The idea of using regular troops to enforce the law on domestic soil – especially away from the border – crosses a line that gives even some in the conservative think-tank world pause.
Legal and policy development work on such ideas is being handled in part by a Trump-aligned think tank called the Centre for Renewing America that is run by Russell Vought, who was Trump’s White House budget chief.
An early 2023 email from a member of the centre’s staff listed 10 agenda topics for papers that the centre planned to write on legal and policy frameworks.
The email placed each topic into one of three categories. One set involved Congress. A second involved “broader legal” issues – including “Christian nationalism” and “nullification”, the pre-Civil War idea that states should be able to negate federal laws they don’t like.
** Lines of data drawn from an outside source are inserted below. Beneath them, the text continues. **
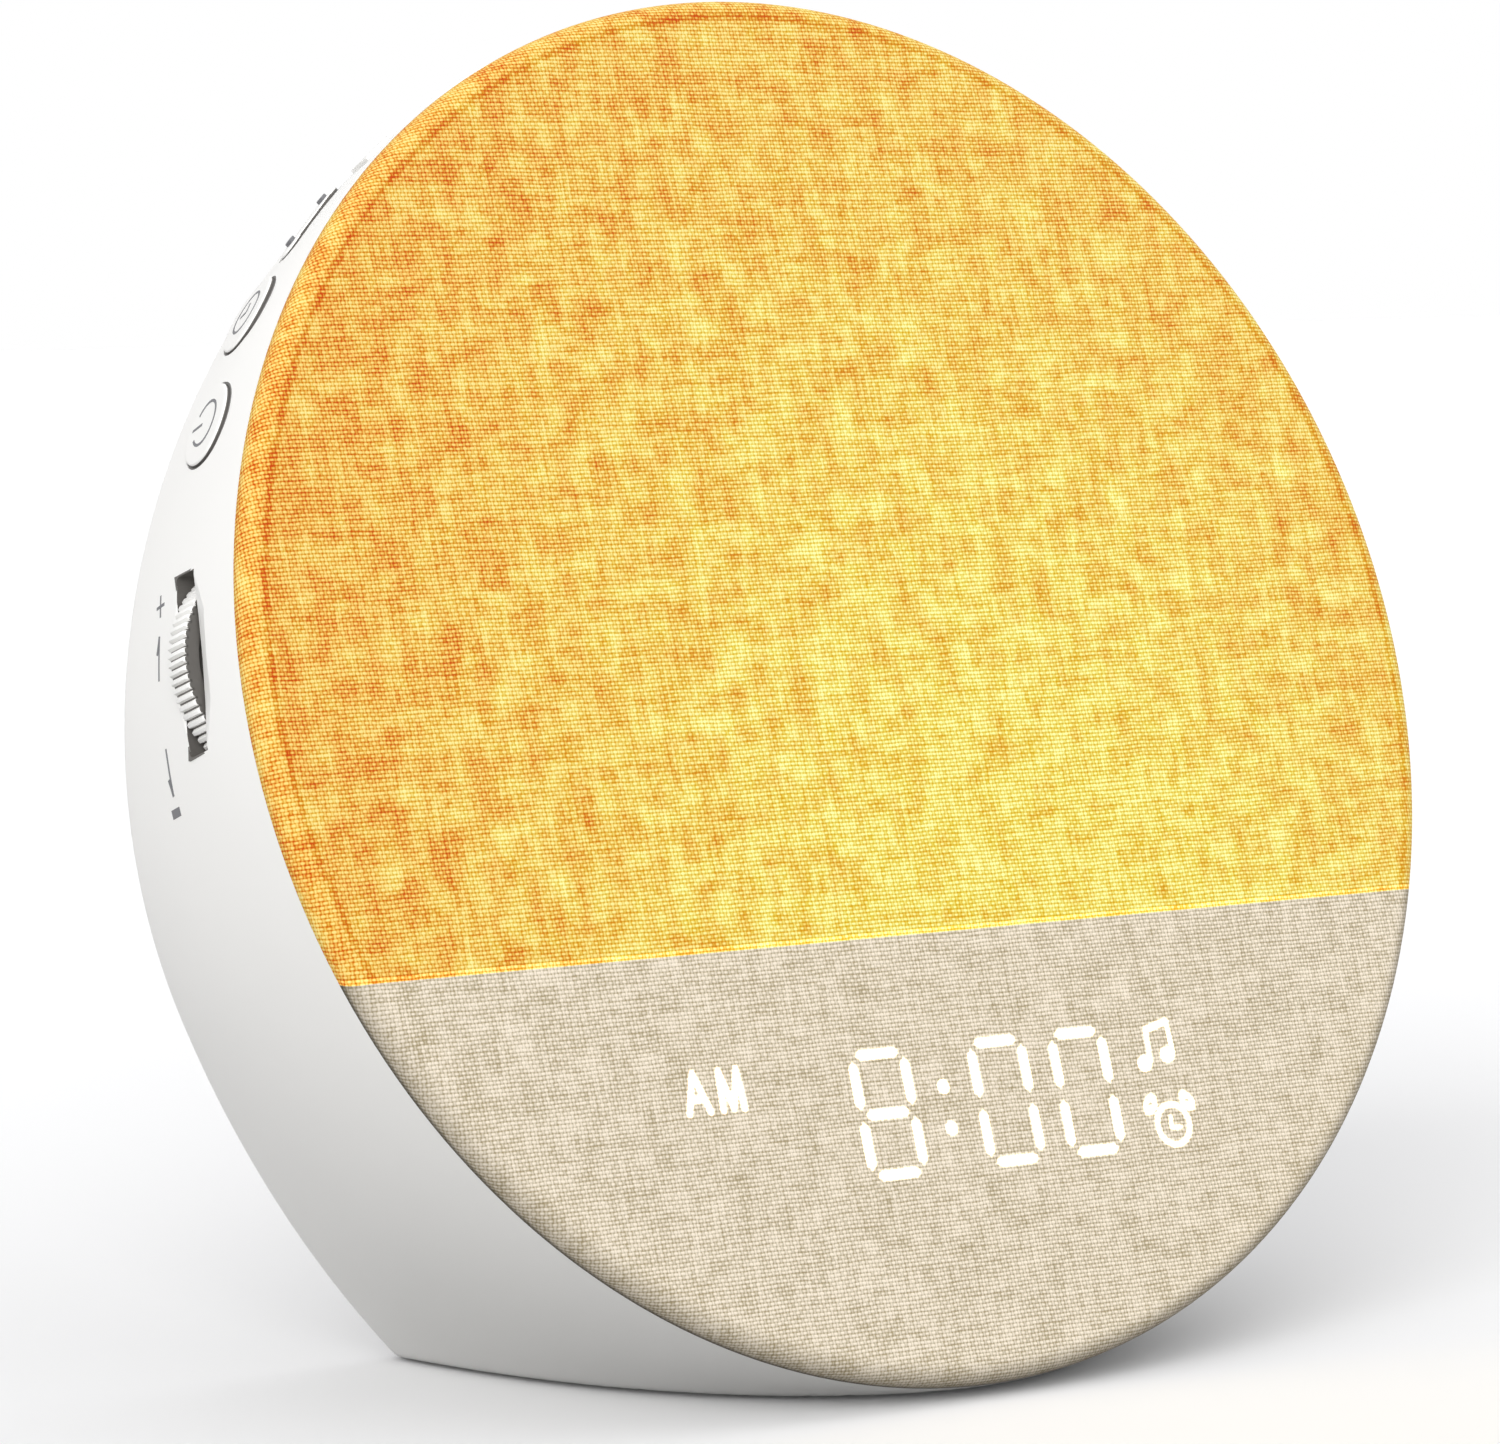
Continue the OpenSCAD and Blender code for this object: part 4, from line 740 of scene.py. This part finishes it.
# The housing's wall is cut finer, drawn on to its formula and shaded with its true slope
def buildHousing():
    mesh = smoothCopy("housing", "clock", more=[looks["grey_plastic"]]).data
    kind = sortFaces(mesh)
    cutFiner(mesh, kind["wall"] & ~kind["under"], housing["longest"], housing["cuts"])
    kind = sortFaces(mesh)
    low = faceData(mesh)[0][:, 2] < form["floor"] + housing["low"]
    cutFiner(mesh, kind["wall"] & ~kind["under"] & low, housing["lowLongest"], housing["lowCuts"])
    kind = sortFaces(mesh)
    count = len(mesh.vertices)
    co = fetch(mesh.vertices, "co", 3) / mm - form["centre"]
    corner = fetch(mesh.loops, "vertex_index", kind=int)
    total = kind["total"]
    use = np.repeat(kind["wall"], total)
    # Points that only wall faces meet move on to the formula
    met = np.bincount(corner, weights=use, minlength=count)
    free = np.bincount(corner, minlength=count) == met
    a, t = wallPlace(co)
    footA, footT = footPlace(co)
    # Near the foot a point moves only up or down, on to the wall's true line of contact, and so
    # does a point a little higher that stands off the wall
    straight = wallPoint(footA, footT)
    lift, off = co[:, 2] - form["floor"], np.abs(straight[:, 2] - co[:, 2])
    stray = (lift < housing["strayLift"]) & (off > housing["strayOff"])
    atFoot = (met > 0) & (np.abs(co[:, 0]) < housing["footHalf"]) & ((lift < housing["footLift"]) | stray)
    shift = np.abs(straight[:, 0] - co[:, 0]) + np.abs(straight[:, 1] - co[:, 1])
    atFoot &= shift < housing["shift"]
    a, t = np.where(atFoot, footA, a), np.where(atFoot, footT, t)
    placed = wallPoint(a, t)
    flat = placed[:, 2] < form["floor"] + 1e-4
    normal = np.where((flat & atFoot)[:, None], [0.0, 0.0, -1.0], wallNormal(a, t))
    co = np.where((free | atFoot)[:, None], placed, co)
    mesh.vertices.foreach_set("co", ((co + form["centre"]) * mm).ravel())
    mesh.update()
    shade(mesh)
    # Where no slope is given (0, 0, 0) the mesh keeps its own
    inDish = np.repeat(kind["dish"], total)
    hollow = dishNormal(co[corner], np.repeat(kind["tilt"], total))[0]
    wanted = np.where(use[:, None], normal[corner], np.where(inDish[:, None], hollow, 0.0))
    mesh.normals_split_custom_set(wanted.tolist())
    # The sides of the wheel's slot get the grey: painted shade in the narrow slot
    mesh.polygons.foreach_set("material_index", kind["slot"].astype(np.int32))
    print("housing faces", len(total), "wall", int(kind["wall"].sum()), "dish", int(kind["dish"].sum()),
          "slot", int(kind["slot"].sum()), "at the foot", int(atFoot.sum()))


buildHousing()
for name, body in (("rear_cover", "clock"), ("battery_door", "clock"), ("snooze_bar", "snooze_bar")):
    smoothCopy(name, body, bevel=True)
print("moulded pieces ready")

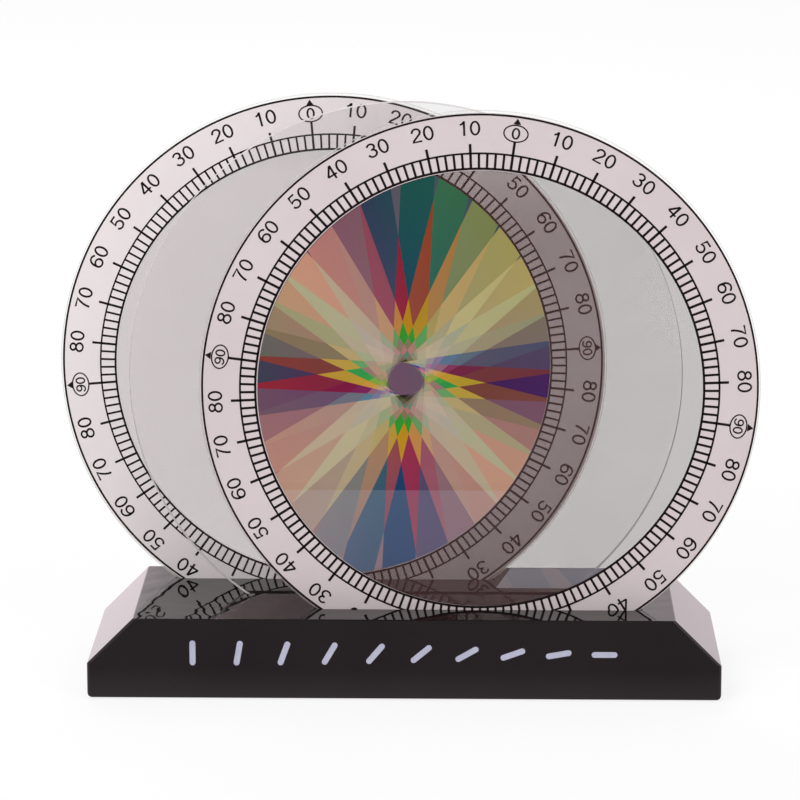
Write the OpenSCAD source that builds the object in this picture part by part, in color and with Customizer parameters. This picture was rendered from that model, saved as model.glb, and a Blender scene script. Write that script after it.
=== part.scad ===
// Polarization demonstrator: two turning polarizer discs with angle scales and a clear disc of
// crossed film strips between them, standing in three slots of a black base.
// Millimetres. The origin is on the surface that the feet stand on, under the middle of the base.
// +Z is up, +X is to the right and -Y is the front.

/* [Base shell] */
// Length of the base at its lower edge
base_length = 182; // [170:1:220]
// Depth of the base from front to back
base_depth = 58.5; // [56:0.5:80]
// Height of the base from its lower edge to its top face
base_height = 23.5; // [21.5:0.5:32]
// Height and width of the 45 degree slope at each end
end_slope = 13.5; // [10:0.5:15]
// Width of the bevel round the front and back faces
edge_bevel = 0.5; // [0.2:0.1:1]
// Thickness of the shell's walls
shell_wall = 2.2; // [1.6:0.1:2.8]

/* [Bottom cover] */
// Thickness of the bottom cover
cover_thickness = 2.4; // [2.2:0.1:3]
// Gap between the cover's edges and the shell's walls
cover_gap = 0.15; // [0.1:0.05:0.4]
// Depth of the pockets that the cradles stand in
cradle_pocket = 0.6; // [0.3:0.1:0.8]
// Gap round each cradle in its pocket
pocket_gap = 0.1; // [0.05:0.05:0.3]

/* [Discs] */
// Radius of all three discs
disc_radius = 80; // [76:0.5:82]
// How deep the discs' rims reach below the base's top face
disc_sink = 15.1; // [10:0.1:16]
// How far the front disc stands to the right and the rear disc to the left
disc_shift = 21.3; // [0:0.1:24]
// Thickness of each clear pane
pane_thickness = 0.8; // [0.6:0.1:1.2]

/* [Polarizers] */
// Thickness of the polarizing film between its two panes
film_thickness = 0.2; // [0.1:0.05:0.4]
// Clear margin of the panes outside the polarizing film
film_margin = 1; // [0.5:0.1:4]
// Thickness of the printed scale ring on the front pane
ring_thickness = 0.25; // [0.1:0.05:0.4]
// Clear margin of the front pane outside the scale ring
ring_margin = 0.6; // [0.2:0.1:2]
// Width of the scale ring, from its rim to the round window in it
ring_width = 15.7; // [10:0.1:25]

/* [Pattern strips] */
// Width of each clear film strip
strip_width = 9.6; // [8:0.1:12]
// Thickness of each clear film strip
strip_thickness = 0.04; // [0.02:0.01:0.06]
// Clear margin of the panes outside the trimmed ends of the strips
strip_margin = 2; // [1:0.5:6]
// Lean of the first strip from upright, clockwise from the front
first_strip_lean = 2.7; // [-6:0.1:6]

/* [Slots] */
// Distance from the base's front or back face to the middle of the nearest slot
slot_inset = 12.55; // [10:0.05:15]
// Gap between a disc's faces and the walls of its slot
slot_side_gap = 0.3; // [0.2:0.05:0.5]
// Gap between a disc's rim and the ends of its slot at the top face
slot_end_gap = 0.4; // [0.3:0.1:1]
// Gap between a disc's rim and the seat of its cradle
seat_gap = 0.3; // [0.2:0.05:0.4]

/* [Cradles] */
// Thickness of a cradle's two side plates
cradle_wall = 1.6; // [1.2:0.1:2]
// Thickness of the curved seat between the side plates
seat_thickness = 2; // [1.4:0.1:2.4]
// How far a cradle runs past each end of its slot
cradle_overrun = 3; // [2:0.5:4]

/* [Screws] */
// Radius of a screw's shank
screw_radius = 1.45; // [1.2:0.05:1.6]
// Length of a screw under its head
screw_length = 8; // [6:0.5:10]
// Radius of a screw's head
screw_head_radius = 2.75; // [2.3:0.05:3]
// Height of a screw's head
screw_head_height = 1.5; // [1.2:0.1:1.6]
// Gap round a screw's shank in its boss
screw_gap = 0.05; // [0.02:0.01:0.1]
// Gap round a screw's shank and head in the cover
cover_hole_gap = 0.2; // [0.1:0.05:0.3]
// Depth of a screw's head below the cover's underside
head_sink = 0.1; // [0:0.05:0.2]
// Width of the cross slots in a screw's head
drive_width = 0.7; // [0.5:0.1:0.9]
// Depth of the cross slots in a screw's head
drive_depth = 0.8; // [0.5:0.1:1]
// Wall of a boss round its screw
boss_wall = 1.8; // [1.4:0.1:2.2]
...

The third category was “day one” ideas, meaning those whose legal frameworks were well established, and which could be put into effect by a president unilaterally.
No.4 on the list: “Insurrection – stop riots ** – Day 1, easy.”
The centre has not published any paper on invoking the Insurrection Act to use troops to suppress violent protests. But earlier this year, it published a paper on a closely related topic: invoking that law to use troops in south-west border states to enforce immigration law. The paper was co-written by Ken Cuccinelli, the acting deputy homeland security secretary in the Trump administration.
While the paper focuses on border security, most of its legal analysis applies to any situation in which a president deems the use of troops necessary to suppress lawlessness. It laid out arguments for why the Insurrection Act provides “enormous” leeway for the president to use regular troops directly to make arrests and enforce the law.
In a statement, a spokesperson for the Centre for Renewing America, Rachel Cauley, said: “Thank you for confirming that we have made it a priority to articulate that the president has the legal authority to use the military to secure the border.”